Jesus came to his own people as a Jew, and to many, a poor rabbi at that. Actually, he bore no worldly, honorary official title whatsoever. People simply called him by his first name as was the custom of the day: “Jesus of Nazareth.” Jesus of the Trash Dump, the commonly known slogan of Nazareth at the time. Yet, his own people went to the point of crucifying him on the cross, and here I am complaining about my first world problem of having my own boat shaken up a bit and hurt feelings. But I had to get that out of my chest, else, I’ll keep digging up more stories while connecting the dots and become embittered about all of these. My tooth is getting too long to keep pushing people away without long-term consequences. For these reasons and more, I find much solace in Jesus’ answer to Pilate: “My kingdom is not of this world.” (John 18:36). Truly, this world isn’t my home, but I’m just passing through. My reward isn’t some tiny stipend from church or a denomination of this world, or some honorary title, or anything material, but only my Lord Jesus Christ, my Jesus of Trash Dump. He will be my only prize, and my reward. As for the turmoils of this luxurious U.S. life, I really don’t think it’d be much different when I leave this country for a missiological life once kids are out of school, but preparation, and this journey never stops.
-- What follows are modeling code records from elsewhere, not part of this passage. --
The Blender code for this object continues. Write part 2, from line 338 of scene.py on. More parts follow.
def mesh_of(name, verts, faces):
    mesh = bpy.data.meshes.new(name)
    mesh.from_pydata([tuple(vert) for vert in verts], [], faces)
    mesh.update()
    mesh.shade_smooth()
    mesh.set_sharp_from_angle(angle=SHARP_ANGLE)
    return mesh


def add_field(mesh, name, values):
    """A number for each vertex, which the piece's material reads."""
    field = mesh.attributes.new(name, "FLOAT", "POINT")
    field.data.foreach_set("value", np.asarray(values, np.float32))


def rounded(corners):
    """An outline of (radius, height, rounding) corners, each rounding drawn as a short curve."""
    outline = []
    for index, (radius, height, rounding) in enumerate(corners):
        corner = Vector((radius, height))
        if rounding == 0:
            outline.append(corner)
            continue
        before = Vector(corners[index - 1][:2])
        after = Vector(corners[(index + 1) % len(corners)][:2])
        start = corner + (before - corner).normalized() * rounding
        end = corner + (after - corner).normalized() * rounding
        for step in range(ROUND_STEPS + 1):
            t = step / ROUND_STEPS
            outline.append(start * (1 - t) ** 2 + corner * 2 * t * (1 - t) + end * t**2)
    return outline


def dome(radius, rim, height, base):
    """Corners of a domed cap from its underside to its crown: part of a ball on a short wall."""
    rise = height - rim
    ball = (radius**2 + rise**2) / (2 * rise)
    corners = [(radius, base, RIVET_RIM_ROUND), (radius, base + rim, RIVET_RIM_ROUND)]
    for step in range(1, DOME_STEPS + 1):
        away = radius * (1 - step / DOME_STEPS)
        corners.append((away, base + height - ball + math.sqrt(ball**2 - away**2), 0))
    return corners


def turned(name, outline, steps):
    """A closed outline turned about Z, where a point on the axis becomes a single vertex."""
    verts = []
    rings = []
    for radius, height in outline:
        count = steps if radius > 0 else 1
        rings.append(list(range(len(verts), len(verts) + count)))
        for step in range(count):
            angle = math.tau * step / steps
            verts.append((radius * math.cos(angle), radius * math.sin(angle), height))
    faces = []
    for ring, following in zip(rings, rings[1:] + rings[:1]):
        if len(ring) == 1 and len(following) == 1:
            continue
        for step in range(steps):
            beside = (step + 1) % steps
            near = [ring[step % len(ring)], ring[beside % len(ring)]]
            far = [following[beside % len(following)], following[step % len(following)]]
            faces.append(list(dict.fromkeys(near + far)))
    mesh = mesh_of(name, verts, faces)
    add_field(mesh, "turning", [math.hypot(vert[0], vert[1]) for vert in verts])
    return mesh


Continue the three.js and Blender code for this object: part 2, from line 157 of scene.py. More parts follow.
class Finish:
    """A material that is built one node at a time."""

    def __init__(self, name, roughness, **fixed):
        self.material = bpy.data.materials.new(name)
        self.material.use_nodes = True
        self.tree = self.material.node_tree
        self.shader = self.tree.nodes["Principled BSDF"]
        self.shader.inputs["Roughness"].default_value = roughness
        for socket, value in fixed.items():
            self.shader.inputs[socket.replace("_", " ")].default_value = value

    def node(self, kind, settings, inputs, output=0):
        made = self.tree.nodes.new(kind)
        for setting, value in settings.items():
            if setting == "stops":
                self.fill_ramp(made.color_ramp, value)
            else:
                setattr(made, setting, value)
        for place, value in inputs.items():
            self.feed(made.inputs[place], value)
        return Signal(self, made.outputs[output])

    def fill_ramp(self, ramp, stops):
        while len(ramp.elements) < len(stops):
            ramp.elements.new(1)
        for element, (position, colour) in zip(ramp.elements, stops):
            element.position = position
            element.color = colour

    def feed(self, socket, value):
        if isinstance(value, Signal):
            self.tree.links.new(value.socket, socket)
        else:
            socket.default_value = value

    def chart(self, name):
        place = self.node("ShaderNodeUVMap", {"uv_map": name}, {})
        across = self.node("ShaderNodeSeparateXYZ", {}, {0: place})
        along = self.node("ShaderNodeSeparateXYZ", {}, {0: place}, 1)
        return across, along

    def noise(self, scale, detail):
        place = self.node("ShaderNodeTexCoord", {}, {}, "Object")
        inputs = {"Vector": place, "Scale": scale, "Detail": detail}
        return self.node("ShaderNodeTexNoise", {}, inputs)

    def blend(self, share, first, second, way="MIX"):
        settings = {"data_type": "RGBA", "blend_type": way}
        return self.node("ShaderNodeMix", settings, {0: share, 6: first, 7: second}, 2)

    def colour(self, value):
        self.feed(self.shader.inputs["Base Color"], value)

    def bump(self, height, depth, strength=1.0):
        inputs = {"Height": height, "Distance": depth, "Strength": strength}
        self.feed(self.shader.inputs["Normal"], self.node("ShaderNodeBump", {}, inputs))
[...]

Interesting trends in Christianity over many decades

Those who have torn the authority of the Scripture to shreds by denying the validity of the very first book, or relegating it to the level of an ancient myth, eventually get bored with the rest of the Bible and move onto developing a much more secular taste. Christian organizations that had a liberal slant in previous generation seem to be turning much more conservative these days, and it shouldn’t surprise anyone that churches that have finally achieved the secular goal of some non-Biblical ideology and successfully stomped on the Word of God are closing their doors at a very fast rate. It’s really as simple as an organic maturation process, or as simple as reaping what you sow. Those who damn themselves to hell while boasting about their superior knowledge of the Scripture in their hands deserve no pity, except that of the atonement through the Christ’s blood. Only thing that trumps over the Babelistic pride is the Word.

Good display in front of men

Seneca (Epistles 1-65): Why do I not rather seek some real good – one which I could feel, not one which I could display?

Because there is no recognition from men. They sometimes go as far as despising you for it, and no one likes the pain of living through such suffering. And you also don’t hear from the only Being cognizant of the good ’til the last day.